A different space opera revival was just a little harder to get into. I almost left off Legend of the Galactic Heroes: Die Neue These after its first few episodes, ready to suppose that while it wasn't to be rejected out of hand I might as well stick with the translated novels and memories of the lengthy first anime adaptation; only an unexpected "recap" episode in a different series at a particular moment I only had access to streaming series had me catch up and resolve to keep watching. The series didn't get far into the story (and along the way, it sputtered to the point of needing a recap episode itself), leaving off on a cliffhanger and the promise of several theatrical features presumably offering a safer return on their investment if still not a complete adaptation. Still, I did get to thinking that, for all the "great man of history" musings in the story (which sometimes only get me wondering about what happens when too many other people jump to conclusions that way about someone), these episodes might be taken as suggesting Reinhard von Lohengramm only had his chance to seem overpowering because "ordinary" people had made significant mistakes to begin with.

I kept watching the second half of DARLING in the FRANXX, but was all too aware that outside the sleepy confines of the message board I follow it had turned controversial to the point of feeling a punching bag. There, though, I fear a familiar personal pattern of "wanting to like new mecha series even as I suppose everyone else is rejecting them out of hand" was starting to merge with wondering whether "established romances" worked into series where they're not the sole point can bring out my gooey, sentimental side yet are also "always" rejected by "everyone else" as obviously inferior to the "they're obvious but just can't be made explicit" flights of "shipping" and "slashing." In any case, the series threw in not just one but two "recaps," which means I'm still wondering what even my personal reaction will be in the end; I at least got to wondering if some of the late plot swerves amounted to "giving people something else to argue about than gender relation issues." In not watching the recaps but knowing they included live-action interviews, though, I did have to face the question of whether, for all that I have the understanding "manga and anime character designs" should be accepted as "their Japanese creators and audiences naturally see themselves in them" and not be taken as "they somehow want to look like the Caucasian people making assumptions those designs look like them," that understanding's still somehow "abstract" and unconfronted for me.

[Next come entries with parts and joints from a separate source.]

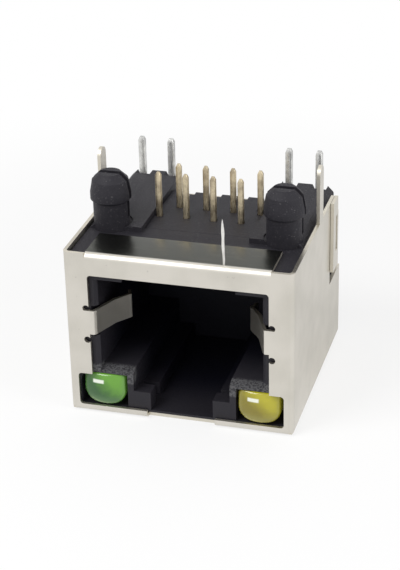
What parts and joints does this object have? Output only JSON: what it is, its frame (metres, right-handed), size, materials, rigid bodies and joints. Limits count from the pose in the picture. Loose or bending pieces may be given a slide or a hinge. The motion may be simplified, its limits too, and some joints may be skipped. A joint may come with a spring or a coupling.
{
  "type": "rj45 board jack",
  "caption": "Shielded right-angle modular network jack for a circuit board, with window lamps, board pegs and staggered solder tails.",
  "frame": {"origin": "centre of the flat roof face that the jack lies on, under the middle of its box", "axes": "+Z from the roof to the board side, +Y from the plug port to the back, +X to the right seen from the port"},
  "size_m": [0.017, 0.0158, 0.017],
  "materials": {
    "shield_plate": "nickel plated, satin",
    "black_moulding": "fine matt grain",
    "contact_metal": "plated bronze, semi-bright",
    "green_lens": "clear tinted, glossy",
    "yellow_lens": "clear tinted, glossy",
    "tinned_wire": "bright tin"
  },
  "bodies": {
    "root": {"shield_shell": "shield_plate", "rear_cover": "shield_plate", "housing": "black_moulding", "contact_carrier": "black_moulding", "contact_1": "contact_metal", "contact_2": "contact_metal", "contact_3": "contact_metal", "contact_4": "contact_metal", "contact_5": "contact_metal", "contact_6": "contact_metal", "contact_7": "contact_metal", "contact_8": "contact_metal", "lamp_green": "green_lens", "lamp_yellow": "yellow_lens", "lamp_lead_1": "tinned_wire", "lamp_lead_2": "tinned_wire", "lamp_lead_3": "tinned_wire", "lamp_lead_4": "tinned_wire", "edge_sliver": "shield_plate"}
  },
  "joints": []
}
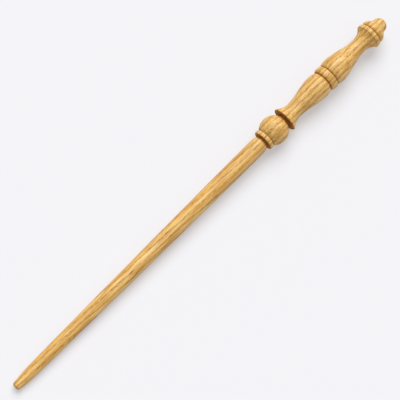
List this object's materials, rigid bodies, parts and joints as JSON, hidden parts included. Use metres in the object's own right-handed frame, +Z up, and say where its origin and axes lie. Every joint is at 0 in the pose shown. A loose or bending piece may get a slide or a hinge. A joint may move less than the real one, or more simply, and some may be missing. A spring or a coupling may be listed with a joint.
{
  "type": "magic wand",
  "caption": "Turned wooden wand with a long tapered shaft, a thin collar and a ball, and a waisted, beaded handle that ends in a domed pommel.",
  "frame": {"origin": "on the turning axis, at the middle of the centre ring of the handle, where the hand closes", "axes": "+X along the turning axis from the handle towards the tip, +Z up; the wand is round, so +Z may be any side"},
  "size_m": [0.3601, 0.0208, 0.0208],
  "materials": {
    "shaft_wood": "golden ring-porous hardwood, sanded and oiled to a satin sheen, grain along the shaft",
    "handle_wood": "golden ring-porous hardwood, sanded and oiled to a satin sheen, darker in the grooves"
  },
  "bodies": {
    "root": {"shaft": "shaft_wood", "collar": "handle_wood", "ball": "handle_wood", "fore_grip": "handle_wood", "centre_ring": "handle_wood", "rear_grip": "handle_wood", "pommel": "handle_wood"}
  },
  "joints": []
}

The Full Metal Panic anime series were adapted from "light novels," and for years after the last one there did seem a steady undercurrent of wishing more of the story would be adapted. Then, one day there was an announcement unexpected after so long. The problem people seemed readiest to proclaim having with the upcoming Full Metal Panic Invisible Victory was that it would no longer be produced by Kyoto Animation, and after so many years the mecha action that's been part of the story if not to the extent of most other "mecha anime" was now using computer animation, a familiar strike against for many. I suppose that in having spent so long getting around to the first three series (although I don't think I'd heard about the new one when I opened the very first), I might not have had the same weight of "well-past experiences" that may trip up a lot of people with "revivals." In any case, the action picked up fast, with the major antagonist introduced at the end of the last series proclaiming to the protagonist he just happens to have a connection to the bad guys weren't going to play nice any more. It might even have been for me that in the response to that, the mecha action started feeling a bit more central to the series, even if exciting moments and events familiar in an unfortunately controversial way mixed together. The bigger problem, perhaps, was that each plot arc trailed off into a recap episode, such that the series is also not quite finished yet. I don't know just what larger implications if any there are to three different anime series in the same season being hit with recap episodes, although at least a few people let their concerns run away with them.

Perhaps I want to like new mecha series more than others seem to because there aren't a lot of them these days; this season, though, there did happen to be three of them even with two of them having franchise connections. After two Gundam Build Fighters series and their peculiar, lighthearted, and yet personally satisfying takes on the franchise's action and merchandising, Gundam Build Divers stretched the concept a bit further. Now, the protagonists were playing an online computer game they were also loading their "Mobile Suit" model kits into. (Along the way, there are explanations that this is a new development in the story world itself, but the previous model battles don't quite use the iconography established from Build Fighters.) Plenty of background characters wore a mix of uniforms recognizable from past Gundam series, but the "in-game" forms of the main characters tended towards "generic space fantasy" to out-and-out fantasy (depending on your opinions towards anthropomorphic animals). That added to a first feeling of amusing eccentricity; as the series developed, though, there did get to be a more consequential and compelling situation set up than just "the main characters romp through a tournament ultimately overpowering every opponent," something that might have attracted detractors to the second Build Fighters series. I did notice, though, that there was a resolution to the crisis at the midpoint of the series; it might yet get around to that conventional tournament structure again.

I did get to wondering if I was enjoying Cardcaptor Sakura Clear Card a bit more than some other people seemed to; the best explanation I could hit on was, as I've said before, that I'd been somehow just a little reluctant to accept the youthful charms of the original series because I'd thought its grade school characters were already living unplayful, responsible lives. For some reason, just saying they were now at the beginning of junior high seemed to make a difference there. In the second half of the series, a character added to the original anime visited for several episodes, and I definitely enjoyed that remembering impressions she was the one somewhat abrasive personality in the whole series. However, in having been adapted from a new and ongoing manga this series left off with potential suggested but undeveloped; all I can do now is hope there'll be a followup.